::: DATASET EXCERPTS :::

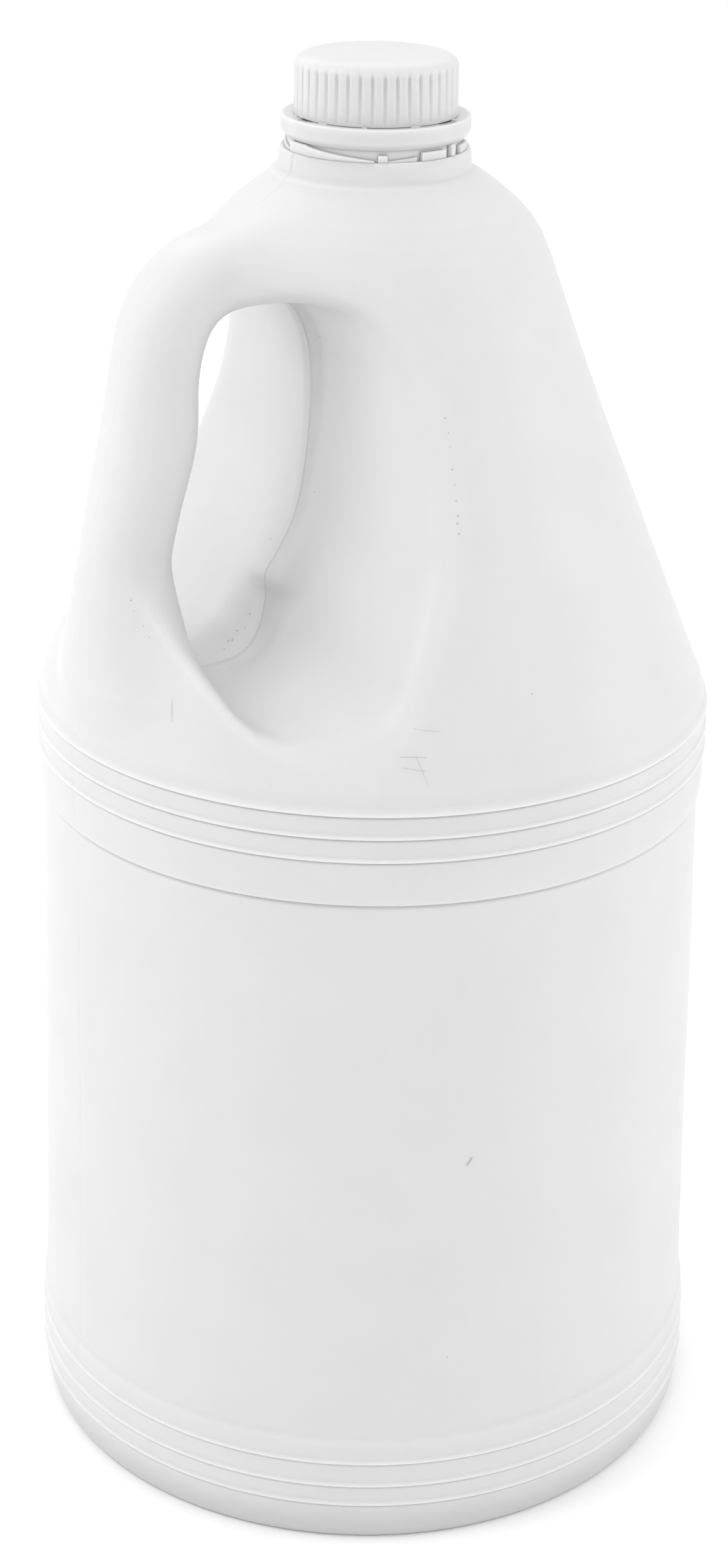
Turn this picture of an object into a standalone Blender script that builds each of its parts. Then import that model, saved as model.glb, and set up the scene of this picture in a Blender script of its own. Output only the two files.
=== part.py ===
"""A five litre blow-moulded jug with a moulded-in side handle and a ribbed screw cap.

Metres, +Z up. The origin is the centre of the foot. The handle points to -X, and the
mould's parting plane is Y = 0, so the jug is the same on both sides of it.
"""

import math

import bmesh
import bpy
import numpy as np
from mathutils import Matrix, Vector

MM = 0.001

# Foot, panel and shoulder bands of the body (mm): height above the table and radius.
FOOT_R = 81.5
FOOT_WIDTH = 14.0
PUSH_UP = 2.5
CORNER_RISE = 10.0
BASE_R = 85.2
BASE_GROOVES_Z = (10.4, 15.6, 21.8)
BASE_GROOVE_DEPTH = 0.3
BASE_BAND_TOP = 27.5
PANEL = ((84.5, 31.6), (83.9, 42.0), (83.6, 66.0), (83.4, 125.0), (83.05, 168.6))
BAND_LOW_Z = 171.4
BAND_R = 84.1
SHOULDER_GROOVES_Z = (179.9, 185.6, 191.2)
SHOULDER_GROOVE_DEPTH = 0.5
GROOVE_HALF = 0.9

# The cone and the dome above the shoulder (mm): height and radius.
SHOULDER = (
    (193.5, 83.6), (196.5, 82.9), (200.0, 81.4), (212.0, 76.7), (229.0, 70.1), (246.0, 63.6),
    (263.0, 56.9), (280.0, 50.7), (296.0, 45.2), (304.0, 42.4), (309.0, 40.3), (313.0, 37.7),
    (316.5, 34.5), (319.5, 31.0), (322.5, 27.1), (325.0, 24.2),
)
# The neck leans towards the handle (mm): height and shift of the axis.
LEAN = ((193.5, 0.0), (322.0, 0.8), (325.0, 1.5))
NECK_LEAN = LEAN[-1][1]

# The pocket behind the handle, in the parting plane (mm): distance towards the handle
# and height, from its ceiling down the wall of the body to its floor.
POCKET = (
    (110.0, 301.0), (60.0, 300.2), (38.0, 299.6), (27.6, 296.4), (21.8, 287.0), (19.6, 276.0),
    (19.6, 264.0), (21.2, 250.0), (23.6, 240.0), (28.0, 231.6), (31.8, 226.0), (31.7, 219.5),
    (33.6, 211.8), (38.2, 206.6), (46.0, 205.0), (62.0, 204.4), (72.0, 206.0), (110.0, 214.0),
)
# The same wall clear of the parting plane, where it runs straight past the narrow part.
OPEN_POCKET = (
    (110.0, 301.0), (60.0, 300.2), (38.0, 299.6), (27.6, 296.4), (21.8, 287.0), (19.6, 276.0),
    (19.6, 264.0), (21.2, 250.0), (23.9, 239.5), (27.6, 230.5), (31.6, 221.5), (35.8, 214.0),
    (42.0, 208.6), (50.0, 205.8), (62.0, 204.4), (72.0, 206.0), (110.0, 214.0),
)
NEAR_SEAM = 3.0
CLEAR_OF_SEAM = 16.0
POCKET_DRAFT = 0.045
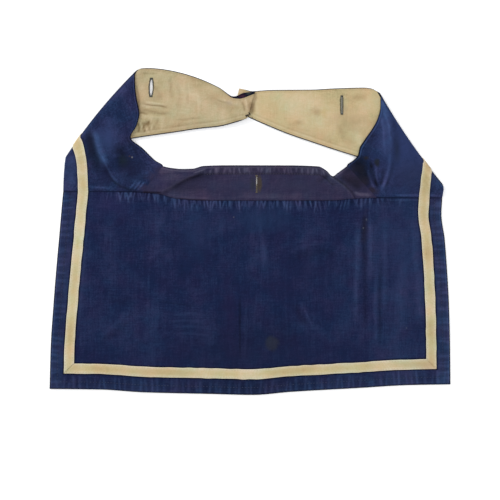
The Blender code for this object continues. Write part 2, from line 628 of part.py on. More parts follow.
def build_flap(finish):
    """The back flap, gathered into the yoke seam along its top."""
    hem_x = spread(HEM[0].x, HEM[-1].x, FINE_STEP)
    hem = [(x, edge_y(HEM, x)) for x in hem_x]
    sides = []
    for side, start, corner in (("right_x", HEM[-1], YOKE_SEAM[-1]), ("left_x", YOKE_SEAM[0], HEM[0])):
        ys = spread(start.y, corner.y, FINE_STEP)[1:-1]
        sides.append([(side_x(side, start.x, y), y) for y in ys])
    gathered_x = spread(GATHERS_FROM, GATHERS_TO, GATHERS.pitch / 3)
    before = spread(YOKE_SEAM[0].x, GATHERS_FROM, SEAM_STEP)[:-1]
    after = spread(GATHERS_TO, YOKE_SEAM[-1].x, SEAM_STEP)[1:]
    seam_x = np.concatenate([before, gathered_x, after])
    seam = [(x, edge_y(YOKE_SEAM, x) - GAP / 2) for x in seam_x[::-1]]
    outline = hem + sides[0] + seam + sides[1]
    inner = []

    def keep(x, y, from_side, from_hem, from_seam):
        inside = min(x - side_x("left_x", x, y), side_x("right_x", x, y) - x) > from_side
        if inside and y - edge_y(HEM, x) > from_hem and edge_y(YOKE_SEAM, x) - y > from_seam:
            inner.append((x, y))

    def keep_beside(side_depth, hem_depth, step):
        for x in spread(HEM[0].x, HEM[-1].x, step)[1:-1]:
            y = edge_y(HEM, x) + hem_depth
            keep(x, y, from_side=side_depth, from_hem=hem_depth - SLACK, from_seam=FINE_STEP)
        for y in spread(HEM[0].y, YOKE_SEAM[0].y, step):
            for side, sign in FLAP_SIDE_SIGNS:
                x = side_x(side, sign * FLAP_HALF_WIDTH, y) - sign * side_depth
                clear = hem_depth + 0.5 * FINE_STEP
                keep(x, y, from_side=side_depth - SLACK, from_hem=clear, from_seam=FINE_STEP)

    for depth in PUCKER_DEPTHS:
        keep_beside(depth, depth, FINE_STEP)
    turned_in = (SIDE_MARGIN, HEM_MARGIN)
    for further in (0.0, TAPE_WIDTH, TAPE_WIDTH + HEM_FADE):
        keep_beside(turned_in[0] + further, turned_in[1] + further, COARSE_STEP)
    for depth in GATHER_DEPTHS:
        for x in gathered_x:
            inner.append((x, edge_y(YOKE_SEAM, x) - GAP / 2 - depth))
    clear = TAPE_WIDTH + HEM_FADE + 0.5 * COARSE_STEP
    for i, y in enumerate(spread(HEM[0].y, YOKE_SEAM[0].y, COARSE_STEP)):
        for x in spread(HEM[0].x, HEM[-1].x, COARSE_STEP) + 0.5 * COARSE_STEP * (i % 2):
            keep(x, y, SIDE_MARGIN + clear, HEM_MARGIN + clear, GATHERS.reach + 0.5 * COARSE_STEP)
    return laid_piece("back_flap", outline, inner, flap_height, finish)


def tuck_lines(tuck):
    """Three lines for the upper face to keep: before a tuck's edge, along it and past it."""
    line = np.array(tuck)
    at = np.linspace(SLACK, len(line) - 1 - SLACK, 4 * (len(line) - 1))
    middle = np.column_stack([through(range(len(line)), column, at) for column in line.T])
    heading = np.gradient(middle, axis=0)
    heading = heading / np.linalg.norm(heading, axis=1, keepdims=True)
    leftward = np.column_stack([-heading[:, 1], heading[:, 0]])
    return [[tuple(p) for p in middle + past * leftward] for past in (-TUCK_ROLL, 0.0, TUCK_ROLL)]


def build_yoke(finish):
    """The yoke between the fronts, with its tucks and its stitched neck band."""
    seam_x = spread(YOKE_LEFT_X + JOINT_GAP, YOKE_RIGHT_X - JOINT_GAP, SEAM_STEP)
    seam = [(x, edge_y(YOKE_SEAM, x) + GAP / 2) for x in seam_x]
    neck_x = spread(NECK_EDGE[-1].x - JOINT_GAP, NECK_EDGE[0].x + JOINT_GAP, NECK_STEP)
    neck = [(x, edge_y(NECK_EDGE, x)) for x in neck_x]
    puckered_x = [x for x in neck_x if PUCKERED_FROM < x < PUCKERED_TO]

    def joint(start, end):
        shares = spread(0.0, 1.0, SEAM_STEP / np.hypot(*np.subtract(end, start)))[1:-1]
        return [tuple(np.add(start, np.subtract(end, start) * share)) for share in shares]

    outline = seam + joint(seam[-1], neck[0]) + neck + joint(neck[-1], seam[0])
    inner = [(x, edge_y(NECK_EDGE, x) - depth) for depth in NECK_DEPTHS for x in puckered_x]
    for x in spread(seam_x[0], seam_x[-1], SEAM_STEP):
        for y in spread(YOKE_SEAM[0].y, NECK_EDGE[0].y, SEAM_STEP):
            near_tuck = min(abs(past_line(LEFT_TUCK, x, y)), abs(past_line(RIGHT_TUCK, x, y)))
            left_end = np.interp(y, (seam[0][1], neck[-1][1]), (seam[0][0], neck[-1][0]))
            right_end = np.interp(y, (seam[-1][1], neck[0][1]), (seam[-1][0], neck[0][0]))
            between = left_end + FINE_STEP < x < right_end - FINE_STEP
            level = edge_y(YOKE_SEAM, x) + FINE_STEP < y < edge_y(NECK_EDGE, x) - NECK_DEPTHS[-1] - SLACK
            if near_tuck > 2 * TUCK_ROLL and between and level:
                inner.append((x, y))
    folds = tuck_lines(LEFT_TUCK) + tuck_lines(RIGHT_TUCK)
    return laid_piece("neck_yoke", outline, inner, yoke_height, finish, folds)


def build_front(side, over, fold, under, run, blue, linen, cream):
    """One front with its lining, and the side tape that runs up the flap and along the front."""
    turned = 1.0 if side == "left" else -1.0
    grid, normals, bend = front_grid(over, fold, under, FRONT_ACROSS, FRONT_STEPS)
    front = wall(f"{side}_front", grid, normals, CLOTH, turned, blue)
    lining_face = lining_grid(grid, under, FRONT_STEPS)
    up = np.tile([0.0, 0.0, 1.0], (*lining_face.shape[:2], 1))
    lining = wall(f"{side}_front_lining", lining_face, up, LINING, -turned, linen)
    flap_points, flap_facing = tape_on_side(f"{side}_x", -turned, run, TAPE_STEPS)
    front_points, front_facing = tape_on_front(grid, normals, run, bend, TAPE_SECTIONS_LEFT_BARE)
    tape_face = np.array(flap_points + front_points)
    facing = np.array(flap_facing + front_facing)
    wall(f"{side}_tape", tape_face, facing, TAPE, turned, cream)
    return front, lining


def build_hem_tape(cream):
    """The tape along the hem."""
    face = tape_along_hem(HEM_TAPE_STEPS)
    up = np.tile([0.0, 0.0, 1.0], (*face.shape[:2], 1))
    wall("hem_tape", face, up, TAPE, -1.0, cream)


def build_collar():
    """All the pieces, and the buttonholes through them."""
    blue = material("indigo_cotton", INDIGO, 0.9)
    faded = material("faded_indigo_cotton", FADED_INDIGO, 0.92)
    linen = material("linen_lining", LINEN, 0.95)
    cream = material("cream_tape", CREAM, 0.9)
    build_flap(blue)
    yoke = build_yoke(faded)
    left = build_front("left", LEFT_OVER, LEFT_FOLD, LEFT_UNDER, LEFT_TAPE, blue, linen, cream)
    right = build_front("right", RIGHT_OVER, RIGHT_FOLD, RIGHT_UNDER, RIGHT_TAPE, blue, linen, cream)
    build_hem_tape(cream)
    cut_buttonhole(BACK_BUTTONHOLE, yoke)
    cut_buttonhole(LEFT_BUTTONHOLE, *left)
    cut_buttonhole(RIGHT_BUTTONHOLE, *right)


for old in list(bpy.data.objects):
    bpy.data.objects.remove(old)
build_collar()
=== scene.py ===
from collections import namedtuple

import bpy
import numpy as np
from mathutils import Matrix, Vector


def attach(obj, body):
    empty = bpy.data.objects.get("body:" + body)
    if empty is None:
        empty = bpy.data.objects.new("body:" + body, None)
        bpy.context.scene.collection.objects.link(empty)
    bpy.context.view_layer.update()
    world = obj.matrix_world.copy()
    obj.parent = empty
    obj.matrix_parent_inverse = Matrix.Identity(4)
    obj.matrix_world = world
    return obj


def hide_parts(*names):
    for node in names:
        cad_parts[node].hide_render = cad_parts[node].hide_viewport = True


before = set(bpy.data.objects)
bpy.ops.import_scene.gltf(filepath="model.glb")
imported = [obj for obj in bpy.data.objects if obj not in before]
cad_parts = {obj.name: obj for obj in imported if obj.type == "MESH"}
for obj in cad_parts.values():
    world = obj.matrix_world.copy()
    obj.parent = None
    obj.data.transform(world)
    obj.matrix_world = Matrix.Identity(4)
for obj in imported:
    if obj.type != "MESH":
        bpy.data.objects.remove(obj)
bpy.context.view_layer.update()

# ------------------------------------------------------------------------------------------------
# The studio: the collar lies on a plain white light table, under a large soft light from the upper
# left and a wide overhead one. The camera hangs straight above, so a millimetre is a pixel.
# ------------------------------------------------------------------------------------------------
MM = 0.001
LENS, SENSOR = 85.0, 36.0
VIEW_WIDTH = 0.5
VIEW_MIDDLE_Y = -18.5 * MM
CLOTH_LEVEL = 2 * MM


def placed(name, data):
    """A new object in the scene."""
    made = bpy.data.objects.new(name, data)
    bpy.context.scene.collection.objects.link(made)
    return made


def connect(inputs, values):
    """Gives a node's inputs their values, or links them to what other nodes put out."""
    for key, value in values.items():
        value = getattr(value, "socket", value)
        if isinstance(value, bpy.types.NodeSocket):
            value.id_data.links.new(value, inputs[key])
        else:
            inputs[key].default_value = value


def new_finish(name):
    """A new material, its nodes and the inputs of its shader."""
    made = bpy.data.materials.new(name)
    made.use_nodes = True
    return made, made.node_tree, made.node_tree.nodes["Principled BSDF"].inputs


camera = placed("camera", bpy.data.cameras.new("camera"))
camera.data.lens = LENS
camera.data.sensor_width = SENSOR
camera.location = (0.0, VIEW_MIDDLE_Y, VIEW_WIDTH * LENS / SENSOR + CLOTH_LEVEL)
bpy.context.scene.camera = camera

Lamp = namedtuple("Lamp", "name place size power")
for lamp in (
    Lamp("window", (-0.95, 0.95, 0.80), 0.55, 13.0),
    Lamp("overhead", (0.15, -0.1, 1.9), 1.8, 16.0),
    Lamp("far_side", (1.2, -0.7, 0.9), 0.9, 3.0),
):
    light = bpy.data.lights.new(lamp.name, "AREA")
    light.shape = "SQUARE"
    light.size = lamp.size
    light.energy = lamp.power
    holder = placed(lamp.name, light)
    holder.location = lamp.place
    holder.rotation_euler = (-Vector(lamp.place)).to_track_quat("-Z", "Y").to_euler()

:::

**WHAT YOU ARE ASKED TO DO**:
Only the lines from the beginning of the material to the line containing "GROOVE_HALF = 0.9" should be echoed, verbatim and in full.

**RESPONSE TO THE EXERCISE**:
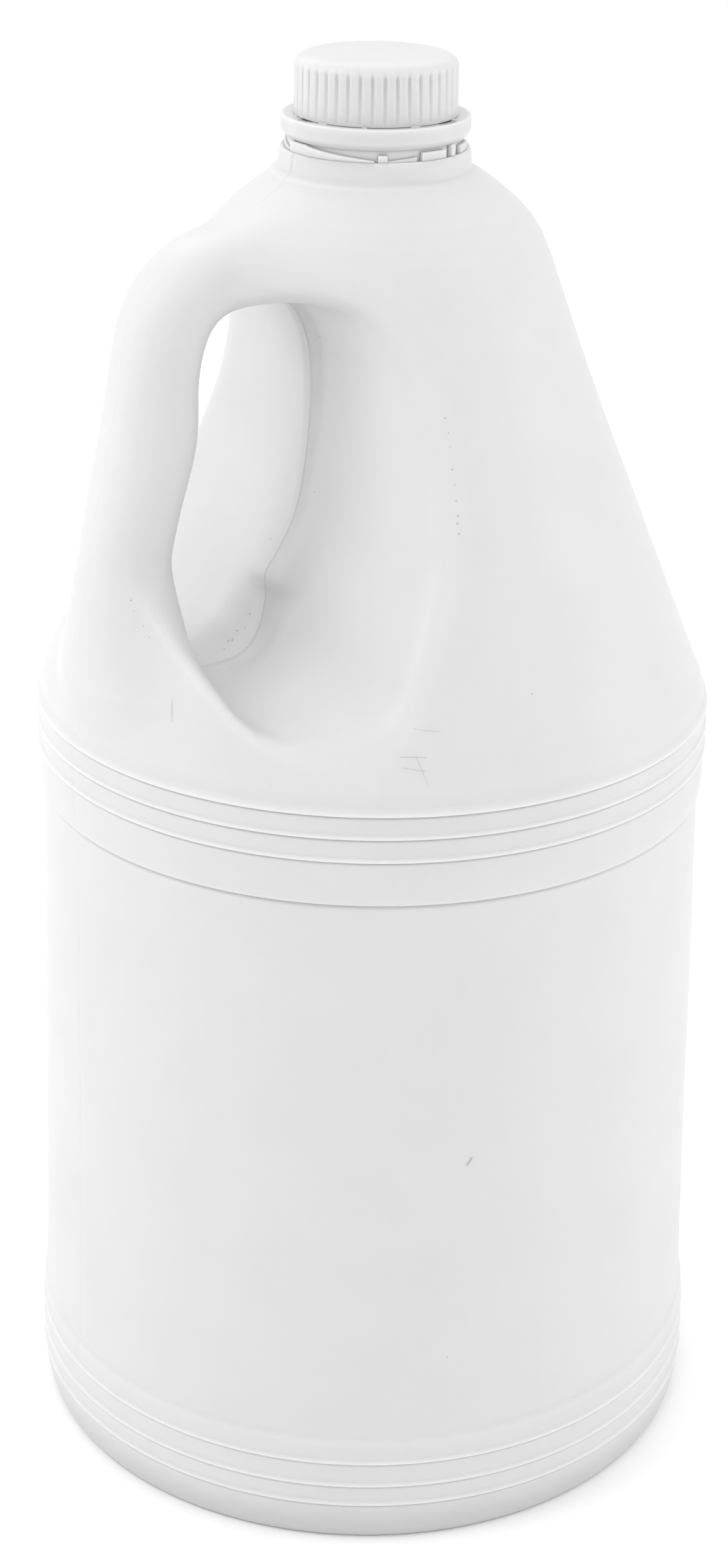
Turn this picture of an object into a standalone Blender script that builds each of its parts. Then import that model, saved as model.glb, and set up the scene of this picture in a Blender script of its own. Output only the two files.
=== part.py ===
"""A five litre blow-moulded jug with a moulded-in side handle and a ribbed screw cap.

Metres, +Z up. The origin is the centre of the foot. The handle points to -X, and the
mould's parting plane is Y = 0, so the jug is the same on both sides of it.
"""

import math

import bmesh
import bpy
import numpy as np
from mathutils import Matrix, Vector

MM = 0.001

# Foot, panel and shoulder bands of the body (mm): height above the table and radius.
FOOT_R = 81.5
FOOT_WIDTH = 14.0
PUSH_UP = 2.5
CORNER_RISE = 10.0
BASE_R = 85.2
BASE_GROOVES_Z = (10.4, 15.6, 21.8)
BASE_GROOVE_DEPTH = 0.3
BASE_BAND_TOP = 27.5
PANEL = ((84.5, 31.6), (83.9, 42.0), (83.6, 66.0), (83.4, 125.0), (83.05, 168.6))
BAND_LOW_Z = 171.4
BAND_R = 84.1
SHOULDER_GROOVES_Z = (179.9, 185.6, 191.2)
SHOULDER_GROOVE_DEPTH = 0.5
GROOVE_HALF = 0.9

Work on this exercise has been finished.